Amendment, by leave, withdrawn.

Baroness Buscombe moved Amendment No. 115:


    Page 4, line 3, leave out subsection (7).

The noble Baroness said: We have spent all the debate on the Bill so far hearing the Minister sweeping aside our amendments on the basis that—and I believe that I can quote accurately—


    "this is a deregulating Bill and this is a regulating amendment".

I believe that that has been said on a number of occasions by Ministers.

It could be said to be the litany of the Bill, but here is one for the Ministers. We believe that so far this appears to be more of a regulating Bill, and Amendment No. 115 is a deregulating amendment. There is no reason that I can see for the Government to take further unspecified regulating powers to control the preparation of licensing policies. We already have the Bill; we will have the general guidance or regulations under the Bill; we have the requirement to consult under this clause; and we have the requirement to review policy every three years. What more regulations do we need? What is there in the clause that needs to be regulated that the Government do not believe can be satisfactorily covered in the guidance it proposes?

Therefore, will the Minister specify the type of regulations that she has in mind? What will they cover and how onerous will they be? This is an example of entirely otiose zeal to regulate, which completely undermines every comment that the Ministers have made on the Bill so far. I appeal to Ministers to prove the deregulating credentials that they keep claiming, to accept the amendment and to strike out this regulating power. I beg to move.

Lord Hodgson of Astley Abbotts: I support my noble friend. These catch-all clauses are difficult to live with. They provide a means for the Government to block any holes that they feel they may have forgotten. I hope that the Government will accept the amendment.

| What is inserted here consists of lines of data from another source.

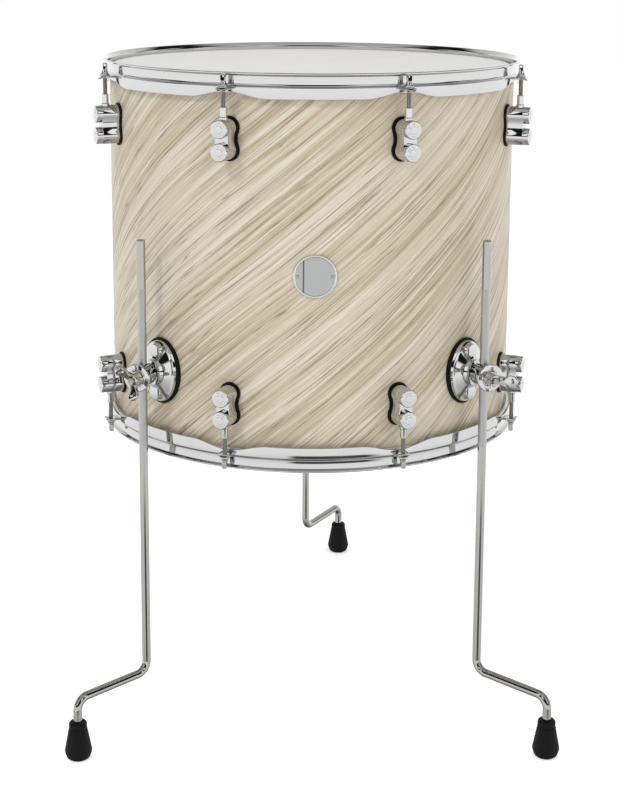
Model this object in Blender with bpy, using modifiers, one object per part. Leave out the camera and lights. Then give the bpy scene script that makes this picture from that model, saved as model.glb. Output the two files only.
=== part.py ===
"""Floor tom drum: a wrapped wooden shell, two heads under steel hoops, and three legs that slide in clamps.

Metres, +Z up, feet on z = 0. The front of the drum, with the badge, faces -Y. An azimuth is measured round the
drum's axis from the front towards +X. The drum's axis stands at (0, AXIS_Y), so that the box of the whole object
is centred on the origin.
"""

import math

import bmesh
import bpy
from mathutils import Euler, Matrix

# Shell and wrap
SHELL_OUTER_R = 0.2276
SHELL_WALL = 0.0060
SHELL_DEPTH = 0.3980
EDGE_DROP = 0.0026
EDGE_CREST = 0.0008
WRAP_INNER_R = 0.2279
WRAP_OUTER_R = 0.2286
WRAP_SETBACK = 0.0088
VENT_R = 0.0060
VENT_AZIMUTH = 135

# Heads
FILM_THICKNESS = 0.0006
FOLD_INNER_R = 0.2280
FOLD_OUTER_R = 0.2288
COLLAR_DROP = 0.0083
FLESH_HOOP_WIDTH = 0.0050
FLESH_HOOP_TOP = 0.0069
FLESH_HOOP_HEIGHT = 0.0056

# Counter hoops. A drop is measured from the crest of the lip towards the middle of the drum.
LIP_RISE = 0.0090
HOOP_WALL_R = 0.2338
HOOP_SKIRT_R = 0.2363
HOOP_LIP_R = 0.2376
HOOP_SHEET = 0.0016
LEDGE_DROP = 0.0142
SKIRT_DROP = 0.0268
SCALLOP_RISE = 0.0072
SCALLOP_HALF_ANGLE = 10.5
EAR_DROP = 0.0152
EAR_THICKNESS = 0.0022
EAR_HALF_WIDTH = 0.0075
EAR_HOLE_R = 0.0031

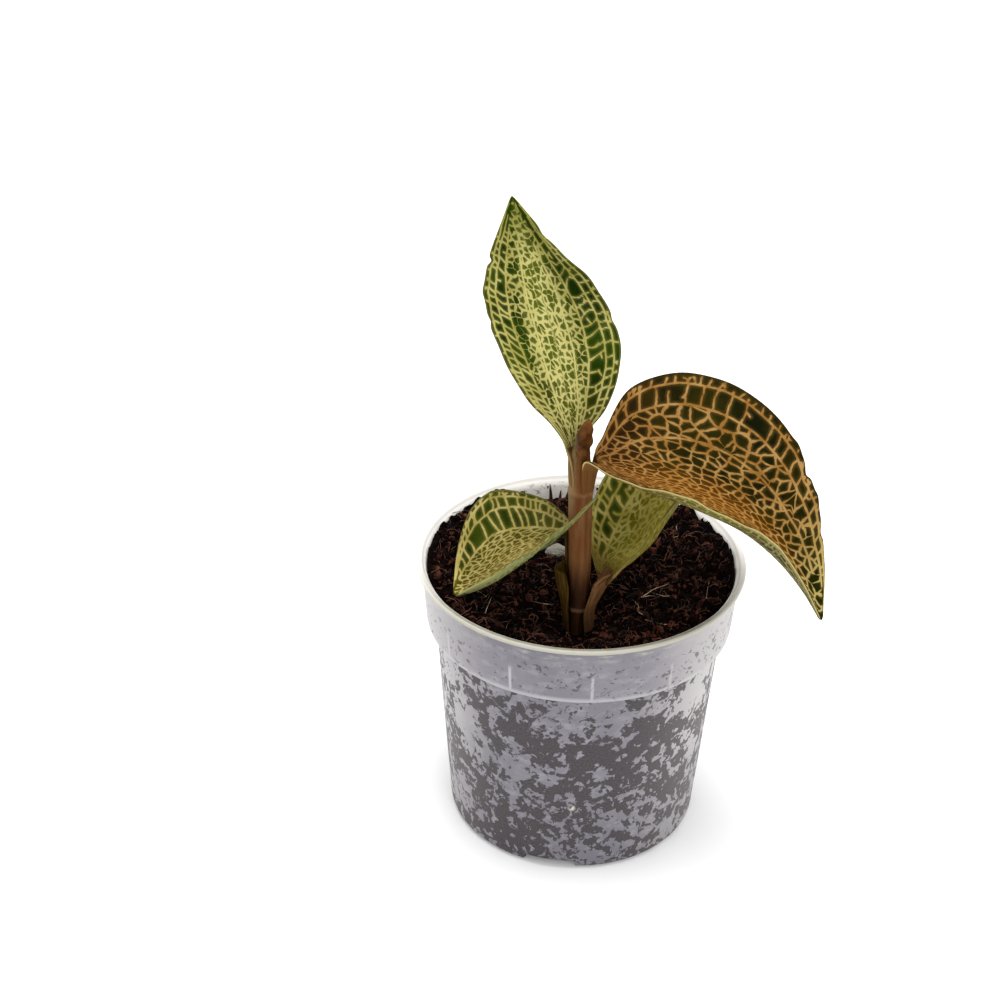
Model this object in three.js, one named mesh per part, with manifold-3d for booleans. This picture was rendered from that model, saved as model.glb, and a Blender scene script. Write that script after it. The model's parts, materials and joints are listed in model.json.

Lord McIntosh of Haringey: I am astonished. I was glaring at the noble Lord, Lord Hodgson, hoping that he would rise to defend the Government. It is clearly in the interests of everyone, including the general public and applicants for licences, that the process covered in subsection (7)—namely, provision for the determination and revision of policies and the preparation and publication of licensing statements—should be consistent across the country.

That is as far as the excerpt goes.